## What the task requires
Transcribe the records below exactly.

(Object data in JSON)
☆ ☆ ☆

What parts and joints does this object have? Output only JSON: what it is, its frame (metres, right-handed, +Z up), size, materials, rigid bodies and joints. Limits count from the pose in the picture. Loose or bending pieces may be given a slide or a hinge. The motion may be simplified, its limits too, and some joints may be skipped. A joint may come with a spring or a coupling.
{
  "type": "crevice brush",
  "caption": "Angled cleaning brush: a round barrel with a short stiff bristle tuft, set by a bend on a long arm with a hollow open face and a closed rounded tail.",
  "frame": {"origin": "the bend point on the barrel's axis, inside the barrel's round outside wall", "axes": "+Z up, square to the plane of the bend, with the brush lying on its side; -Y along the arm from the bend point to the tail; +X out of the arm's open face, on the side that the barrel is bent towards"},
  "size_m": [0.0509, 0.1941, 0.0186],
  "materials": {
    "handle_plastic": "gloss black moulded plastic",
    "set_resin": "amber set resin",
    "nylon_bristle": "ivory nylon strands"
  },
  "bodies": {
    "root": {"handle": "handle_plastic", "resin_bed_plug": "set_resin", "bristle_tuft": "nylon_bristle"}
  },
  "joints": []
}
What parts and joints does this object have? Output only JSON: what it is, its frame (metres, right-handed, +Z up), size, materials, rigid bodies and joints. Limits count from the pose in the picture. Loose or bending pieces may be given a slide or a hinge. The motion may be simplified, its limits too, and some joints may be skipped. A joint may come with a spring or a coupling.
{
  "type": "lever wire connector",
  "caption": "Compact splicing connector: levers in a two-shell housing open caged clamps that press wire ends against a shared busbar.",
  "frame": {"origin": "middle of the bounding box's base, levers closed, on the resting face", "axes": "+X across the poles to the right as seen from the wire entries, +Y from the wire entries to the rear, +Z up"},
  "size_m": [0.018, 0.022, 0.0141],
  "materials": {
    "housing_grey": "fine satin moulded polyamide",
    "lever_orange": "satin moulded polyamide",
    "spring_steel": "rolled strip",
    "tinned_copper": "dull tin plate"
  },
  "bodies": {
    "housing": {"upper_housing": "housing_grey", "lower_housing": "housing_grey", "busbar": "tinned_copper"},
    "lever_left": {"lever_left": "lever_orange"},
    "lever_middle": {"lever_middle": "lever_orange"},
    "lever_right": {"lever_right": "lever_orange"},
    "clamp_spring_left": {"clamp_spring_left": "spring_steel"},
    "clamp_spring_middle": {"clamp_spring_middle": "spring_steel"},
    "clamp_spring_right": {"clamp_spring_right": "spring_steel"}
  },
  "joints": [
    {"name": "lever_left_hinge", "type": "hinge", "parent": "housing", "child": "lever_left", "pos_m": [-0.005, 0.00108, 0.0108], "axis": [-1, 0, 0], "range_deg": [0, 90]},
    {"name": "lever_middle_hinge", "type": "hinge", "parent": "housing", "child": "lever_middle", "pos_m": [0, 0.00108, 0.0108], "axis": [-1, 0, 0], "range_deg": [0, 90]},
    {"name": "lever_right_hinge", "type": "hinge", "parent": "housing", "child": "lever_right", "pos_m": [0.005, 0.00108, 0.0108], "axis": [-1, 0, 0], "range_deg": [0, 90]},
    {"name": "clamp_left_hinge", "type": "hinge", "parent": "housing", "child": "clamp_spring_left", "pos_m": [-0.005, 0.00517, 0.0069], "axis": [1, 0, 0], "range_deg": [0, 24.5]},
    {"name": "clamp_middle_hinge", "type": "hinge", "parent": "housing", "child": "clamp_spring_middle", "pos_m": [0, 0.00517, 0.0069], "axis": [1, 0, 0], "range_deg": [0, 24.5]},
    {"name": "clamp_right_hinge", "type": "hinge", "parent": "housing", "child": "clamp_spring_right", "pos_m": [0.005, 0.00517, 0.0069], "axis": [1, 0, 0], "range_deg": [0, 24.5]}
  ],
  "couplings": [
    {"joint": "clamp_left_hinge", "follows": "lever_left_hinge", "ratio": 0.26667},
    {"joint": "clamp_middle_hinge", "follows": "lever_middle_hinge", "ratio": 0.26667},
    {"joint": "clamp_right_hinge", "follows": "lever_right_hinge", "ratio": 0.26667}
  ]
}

☆ ☆ ☆

## Final result
What parts and joints does this object have? Output only JSON: what it is, its frame (metres, right-handed, +Z up), size, materials, rigid bodies and joints. Limits count from the pose in the picture. Loose or bending pieces may be given a slide or a hinge. The motion may be simplified, its limits too, and some joints may be skipped. A joint may come with a spring or a coupling.
{
  "type": "crevice brush",
  "caption": "Angled cleaning brush: a round barrel with a short stiff bristle tuft, set by a bend on a long arm with a hollow open face and a closed rounded tail.",
  "frame": {"origin": "the bend point on the barrel's axis, inside the barrel's round outside wall", "axes": "+Z up, square to the plane of the bend, with the brush lying on its side; -Y along the arm from the bend point to the tail; +X out of the arm's open face, on the side that the barrel is bent towards"},
  "size_m": [0.0509, 0.1941, 0.0186],
  "materials": {
    "handle_plastic": "gloss black moulded plastic",
    "set_resin": "amber set resin",
    "nylon_bristle": "ivory nylon strands"
  },
  "bodies": {
    "root": {"handle": "handle_plastic", "resin_bed_plug": "set_resin", "bristle_tuft": "nylon_bristle"}
  },
  "joints": []
}
What parts and joints does this object have? Output only JSON: what it is, its frame (metres, right-handed, +Z up), size, materials, rigid bodies and joints. Limits count from the pose in the picture. Loose or bending pieces may be given a slide or a hinge. The motion may be simplified, its limits too, and some joints may be skipped. A joint may come with a spring or a coupling.
{
  "type": "lever wire connector",
  "caption": "Compact splicing connector: levers in a two-shell housing open caged clamps that press wire ends against a shared busbar.",
  "frame": {"origin": "middle of the bounding box's base, levers closed, on the resting face", "axes": "+X across the poles to the right as seen from the wire entries, +Y from the wire entries to the rear, +Z up"},
  "size_m": [0.018, 0.022, 0.0141],
  "materials": {
    "housing_grey": "fine satin moulded polyamide",
    "lever_orange": "satin moulded polyamide",
    "spring_steel": "rolled strip",
    "tinned_copper": "dull tin plate"
  },
  "bodies": {
    "housing": {"upper_housing": "housing_grey", "lower_housing": "housing_grey", "busbar": "tinned_copper"},
    "lever_left": {"lever_left": "lever_orange"},
    "lever_middle": {"lever_middle": "lever_orange"},
    "lever_right": {"lever_right": "lever_orange"},
    "clamp_spring_left": {"clamp_spring_left": "spring_steel"},
    "clamp_spring_middle": {"clamp_spring_middle": "spring_steel"},
    "clamp_spring_right": {"clamp_spring_right": "spring_steel"}
  },
  "joints": [
    {"name": "lever_left_hinge", "type": "hinge", "parent": "housing", "child": "lever_left", "pos_m": [-0.005, 0.00108, 0.0108], "axis": [-1, 0, 0], "range_deg": [0, 90]},
    {"name": "lever_middle_hinge", "type": "hinge", "parent": "housing", "child": "lever_middle", "pos_m": [0, 0.00108, 0.0108], "axis": [-1, 0, 0], "range_deg": [0, 90]},
    {"name": "lever_right_hinge", "type": "hinge", "parent": "housing", "child": "lever_right", "pos_m": [0.005, 0.00108, 0.0108], "axis": [-1, 0, 0], "range_deg": [0, 90]},
    {"name": "clamp_left_hinge", "type": "hinge", "parent": "housing", "child": "clamp_spring_left", "pos_m": [-0.005, 0.00517, 0.0069], "axis": [1, 0, 0], "range_deg": [0, 24.5]},
    {"name": "clamp_middle_hinge", "type": "hinge", "parent": "housing", "child": "clamp_spring_middle", "pos_m": [0, 0.00517, 0.0069], "axis": [1, 0, 0], "range_deg": [0, 24.5]},
    {"name": "clamp_right_hinge", "type": "hinge", "parent": "housing", "child": "clamp_spring_right", "pos_m": [0.005, 0.00517, 0.0069], "axis": [1, 0, 0], "range_deg": [0, 24.5]}
  ],
  "couplings": [
    {"joint": "clamp_left_hinge", "follows": "lever_left_hinge", "ratio": 0.26667},
    {"joint": "clamp_middle_hinge", "follows": "lever_middle_hinge", "ratio": 0.26667},
    {"joint": "clamp_right_hinge", "follows": "lever_right_hinge", "ratio": 0.26667}
  ]
}